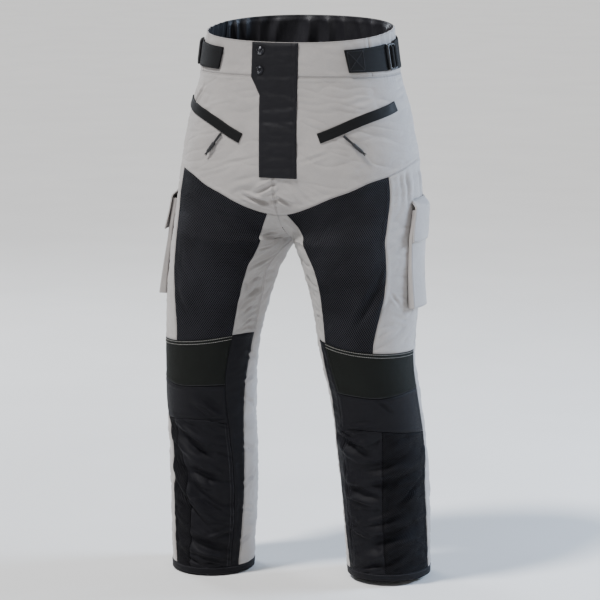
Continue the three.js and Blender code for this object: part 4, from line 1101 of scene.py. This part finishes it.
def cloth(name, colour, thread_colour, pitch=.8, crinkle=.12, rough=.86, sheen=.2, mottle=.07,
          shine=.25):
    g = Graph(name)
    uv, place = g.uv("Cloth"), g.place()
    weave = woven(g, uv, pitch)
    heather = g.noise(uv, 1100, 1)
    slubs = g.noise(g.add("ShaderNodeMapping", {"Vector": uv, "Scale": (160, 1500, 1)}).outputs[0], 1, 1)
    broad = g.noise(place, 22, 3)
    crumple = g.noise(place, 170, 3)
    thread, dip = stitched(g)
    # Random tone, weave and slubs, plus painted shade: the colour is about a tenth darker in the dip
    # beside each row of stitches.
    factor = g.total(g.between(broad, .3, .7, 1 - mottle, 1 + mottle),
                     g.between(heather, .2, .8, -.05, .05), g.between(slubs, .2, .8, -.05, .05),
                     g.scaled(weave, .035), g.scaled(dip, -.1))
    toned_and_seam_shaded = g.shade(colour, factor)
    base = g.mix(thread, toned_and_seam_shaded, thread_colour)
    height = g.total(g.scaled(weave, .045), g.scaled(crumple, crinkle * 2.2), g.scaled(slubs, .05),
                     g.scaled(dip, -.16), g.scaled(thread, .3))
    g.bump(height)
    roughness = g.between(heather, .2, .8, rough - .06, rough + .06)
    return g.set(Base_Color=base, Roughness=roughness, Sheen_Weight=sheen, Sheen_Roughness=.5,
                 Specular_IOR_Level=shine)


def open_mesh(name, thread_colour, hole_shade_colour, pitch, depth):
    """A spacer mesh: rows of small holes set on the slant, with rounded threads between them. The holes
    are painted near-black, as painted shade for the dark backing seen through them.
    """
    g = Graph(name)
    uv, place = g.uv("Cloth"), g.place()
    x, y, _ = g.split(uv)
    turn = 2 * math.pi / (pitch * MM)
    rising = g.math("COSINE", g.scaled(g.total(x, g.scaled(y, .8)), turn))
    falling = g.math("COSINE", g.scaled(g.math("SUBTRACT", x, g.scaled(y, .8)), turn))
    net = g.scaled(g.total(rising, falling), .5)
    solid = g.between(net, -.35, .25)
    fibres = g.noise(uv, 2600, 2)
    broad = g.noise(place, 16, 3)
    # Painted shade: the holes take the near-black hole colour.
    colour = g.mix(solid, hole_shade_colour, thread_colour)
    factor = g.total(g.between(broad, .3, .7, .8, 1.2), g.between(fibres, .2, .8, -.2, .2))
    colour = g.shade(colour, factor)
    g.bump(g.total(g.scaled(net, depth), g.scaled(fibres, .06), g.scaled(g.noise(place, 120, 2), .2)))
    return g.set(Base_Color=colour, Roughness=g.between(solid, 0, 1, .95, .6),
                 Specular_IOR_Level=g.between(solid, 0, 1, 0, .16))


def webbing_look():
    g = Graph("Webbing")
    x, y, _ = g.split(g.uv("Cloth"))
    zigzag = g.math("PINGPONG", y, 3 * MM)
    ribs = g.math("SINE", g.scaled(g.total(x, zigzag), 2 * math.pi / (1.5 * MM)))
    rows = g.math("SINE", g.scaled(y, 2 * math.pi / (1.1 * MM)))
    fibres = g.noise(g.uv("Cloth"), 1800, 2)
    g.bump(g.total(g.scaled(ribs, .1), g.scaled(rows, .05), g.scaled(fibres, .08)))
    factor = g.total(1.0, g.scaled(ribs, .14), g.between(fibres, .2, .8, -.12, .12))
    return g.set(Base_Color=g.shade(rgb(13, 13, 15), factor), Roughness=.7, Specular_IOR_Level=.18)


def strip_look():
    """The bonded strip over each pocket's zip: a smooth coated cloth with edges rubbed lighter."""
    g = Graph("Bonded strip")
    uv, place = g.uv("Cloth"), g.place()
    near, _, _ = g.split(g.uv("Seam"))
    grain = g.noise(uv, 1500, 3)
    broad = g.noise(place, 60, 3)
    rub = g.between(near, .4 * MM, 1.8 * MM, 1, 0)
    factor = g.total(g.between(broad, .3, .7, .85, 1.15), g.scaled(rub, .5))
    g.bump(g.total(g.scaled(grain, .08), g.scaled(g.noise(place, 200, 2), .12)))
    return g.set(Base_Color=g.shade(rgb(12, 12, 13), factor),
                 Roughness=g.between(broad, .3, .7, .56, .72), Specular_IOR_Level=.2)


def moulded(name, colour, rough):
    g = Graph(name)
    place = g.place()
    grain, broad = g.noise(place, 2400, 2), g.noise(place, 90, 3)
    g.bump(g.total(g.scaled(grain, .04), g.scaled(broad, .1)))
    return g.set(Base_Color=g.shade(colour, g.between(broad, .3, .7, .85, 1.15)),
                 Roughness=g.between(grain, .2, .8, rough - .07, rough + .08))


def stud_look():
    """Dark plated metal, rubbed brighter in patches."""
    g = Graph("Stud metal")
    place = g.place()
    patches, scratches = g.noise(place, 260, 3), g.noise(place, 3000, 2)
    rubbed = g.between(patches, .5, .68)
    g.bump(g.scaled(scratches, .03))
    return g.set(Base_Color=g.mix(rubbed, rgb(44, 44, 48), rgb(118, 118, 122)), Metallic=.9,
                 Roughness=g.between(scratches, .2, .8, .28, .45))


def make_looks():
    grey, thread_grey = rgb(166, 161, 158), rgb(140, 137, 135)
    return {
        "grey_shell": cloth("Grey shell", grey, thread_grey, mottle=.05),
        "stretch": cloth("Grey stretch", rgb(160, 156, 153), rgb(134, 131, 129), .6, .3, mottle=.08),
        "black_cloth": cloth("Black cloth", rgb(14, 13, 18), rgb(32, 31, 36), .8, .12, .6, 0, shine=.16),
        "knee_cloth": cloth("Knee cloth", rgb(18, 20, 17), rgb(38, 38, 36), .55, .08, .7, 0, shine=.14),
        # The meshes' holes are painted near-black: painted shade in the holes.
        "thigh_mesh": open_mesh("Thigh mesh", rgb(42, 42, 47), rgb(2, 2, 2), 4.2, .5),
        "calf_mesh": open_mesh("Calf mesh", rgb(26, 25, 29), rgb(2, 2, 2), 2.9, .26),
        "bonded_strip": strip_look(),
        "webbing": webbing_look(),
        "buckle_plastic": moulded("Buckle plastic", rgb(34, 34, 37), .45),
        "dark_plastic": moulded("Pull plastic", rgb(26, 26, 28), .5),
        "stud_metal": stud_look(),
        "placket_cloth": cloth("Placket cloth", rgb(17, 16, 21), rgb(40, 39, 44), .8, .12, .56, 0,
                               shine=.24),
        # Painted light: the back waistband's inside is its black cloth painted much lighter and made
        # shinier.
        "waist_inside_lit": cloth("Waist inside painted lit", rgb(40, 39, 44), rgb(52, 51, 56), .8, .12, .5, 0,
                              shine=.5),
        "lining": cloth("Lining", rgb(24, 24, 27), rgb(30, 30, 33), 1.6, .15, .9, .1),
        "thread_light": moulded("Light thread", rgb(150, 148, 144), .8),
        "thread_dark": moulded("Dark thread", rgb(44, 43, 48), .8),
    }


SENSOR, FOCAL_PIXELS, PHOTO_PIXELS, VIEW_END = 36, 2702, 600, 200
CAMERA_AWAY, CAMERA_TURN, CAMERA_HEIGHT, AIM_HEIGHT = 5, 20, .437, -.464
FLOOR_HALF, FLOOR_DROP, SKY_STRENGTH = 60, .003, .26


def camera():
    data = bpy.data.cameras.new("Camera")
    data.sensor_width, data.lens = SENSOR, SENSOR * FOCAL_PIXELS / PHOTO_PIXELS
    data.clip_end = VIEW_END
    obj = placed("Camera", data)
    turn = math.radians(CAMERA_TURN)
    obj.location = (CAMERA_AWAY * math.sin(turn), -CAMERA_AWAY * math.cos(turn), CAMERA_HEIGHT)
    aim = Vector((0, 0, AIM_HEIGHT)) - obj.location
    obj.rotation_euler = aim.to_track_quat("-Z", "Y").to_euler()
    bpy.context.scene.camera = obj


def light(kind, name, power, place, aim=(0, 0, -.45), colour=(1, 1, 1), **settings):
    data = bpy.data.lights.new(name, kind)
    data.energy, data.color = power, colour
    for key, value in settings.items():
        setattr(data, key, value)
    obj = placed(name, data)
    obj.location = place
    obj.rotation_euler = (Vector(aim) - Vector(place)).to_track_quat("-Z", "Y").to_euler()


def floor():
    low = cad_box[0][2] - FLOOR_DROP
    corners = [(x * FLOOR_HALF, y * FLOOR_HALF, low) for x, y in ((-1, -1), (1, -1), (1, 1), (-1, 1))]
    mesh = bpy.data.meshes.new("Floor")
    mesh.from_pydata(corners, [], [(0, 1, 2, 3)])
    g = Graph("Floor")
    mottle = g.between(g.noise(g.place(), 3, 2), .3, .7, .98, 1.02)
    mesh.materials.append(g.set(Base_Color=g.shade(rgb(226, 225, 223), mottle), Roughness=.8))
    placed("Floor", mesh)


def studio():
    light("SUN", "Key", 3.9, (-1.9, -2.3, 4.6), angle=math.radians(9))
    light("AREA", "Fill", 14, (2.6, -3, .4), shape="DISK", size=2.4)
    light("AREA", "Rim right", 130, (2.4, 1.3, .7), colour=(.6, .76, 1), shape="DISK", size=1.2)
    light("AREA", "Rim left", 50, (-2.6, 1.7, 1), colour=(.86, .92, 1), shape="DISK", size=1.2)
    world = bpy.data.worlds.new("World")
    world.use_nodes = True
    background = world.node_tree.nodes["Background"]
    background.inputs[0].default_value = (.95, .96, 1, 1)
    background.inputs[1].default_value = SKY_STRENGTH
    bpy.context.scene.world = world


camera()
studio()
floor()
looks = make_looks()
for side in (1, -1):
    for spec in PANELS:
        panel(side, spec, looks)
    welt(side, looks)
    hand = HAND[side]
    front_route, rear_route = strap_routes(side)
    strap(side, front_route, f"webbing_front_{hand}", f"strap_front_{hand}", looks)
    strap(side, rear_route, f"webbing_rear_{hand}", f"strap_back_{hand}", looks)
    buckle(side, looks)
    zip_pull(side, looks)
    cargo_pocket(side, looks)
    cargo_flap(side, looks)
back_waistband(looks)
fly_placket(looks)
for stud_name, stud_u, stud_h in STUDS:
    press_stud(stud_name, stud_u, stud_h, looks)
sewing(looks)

---------------

=== The exercise ===
Reprint the data above from the opening line to the line holding "Specular_IOR_Level=shine)", inclusive, and nothing else.

=== Response to this task ===
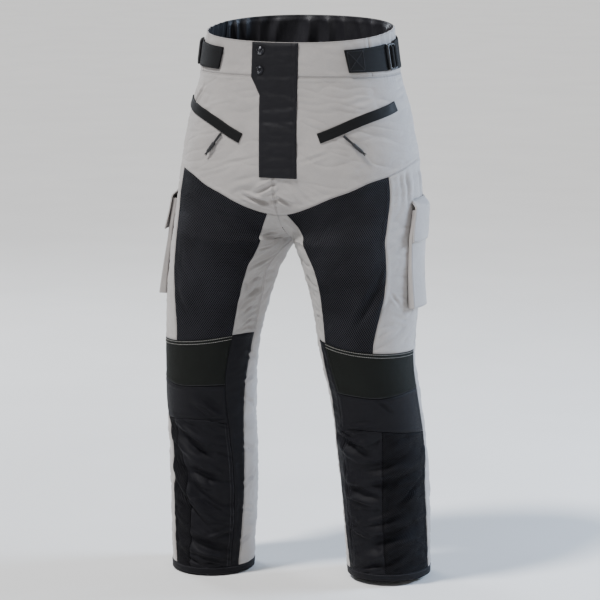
Continue the three.js and Blender code for this object: part 4, from line 1101 of scene.py. This part finishes it.
def cloth(name, colour, thread_colour, pitch=.8, crinkle=.12, rough=.86, sheen=.2, mottle=.07,
          shine=.25):
    g = Graph(name)
    uv, place = g.uv("Cloth"), g.place()
    weave = woven(g, uv, pitch)
    heather = g.noise(uv, 1100, 1)
    slubs = g.noise(g.add("ShaderNodeMapping", {"Vector": uv, "Scale": (160, 1500, 1)}).outputs[0], 1, 1)
    broad = g.noise(place, 22, 3)
    crumple = g.noise(place, 170, 3)
    thread, dip = stitched(g)
    # Random tone, weave and slubs, plus painted shade: the colour is about a tenth darker in the dip
    # beside each row of stitches.
    factor = g.total(g.between(broad, .3, .7, 1 - mottle, 1 + mottle),
                     g.between(heather, .2, .8, -.05, .05), g.between(slubs, .2, .8, -.05, .05),
                     g.scaled(weave, .035), g.scaled(dip, -.1))
    toned_and_seam_shaded = g.shade(colour, factor)
    base = g.mix(thread, toned_and_seam_shaded, thread_colour)
    height = g.total(g.scaled(weave, .045), g.scaled(crumple, crinkle * 2.2), g.scaled(slubs, .05),
                     g.scaled(dip, -.16), g.scaled(thread, .3))
    g.bump(height)
    roughness = g.between(heather, .2, .8, rough - .06, rough + .06)
    return g.set(Base_Color=base, Roughness=roughness, Sheen_Weight=sheen, Sheen_Roughness=.5,
                 Specular_IOR_Level=shine)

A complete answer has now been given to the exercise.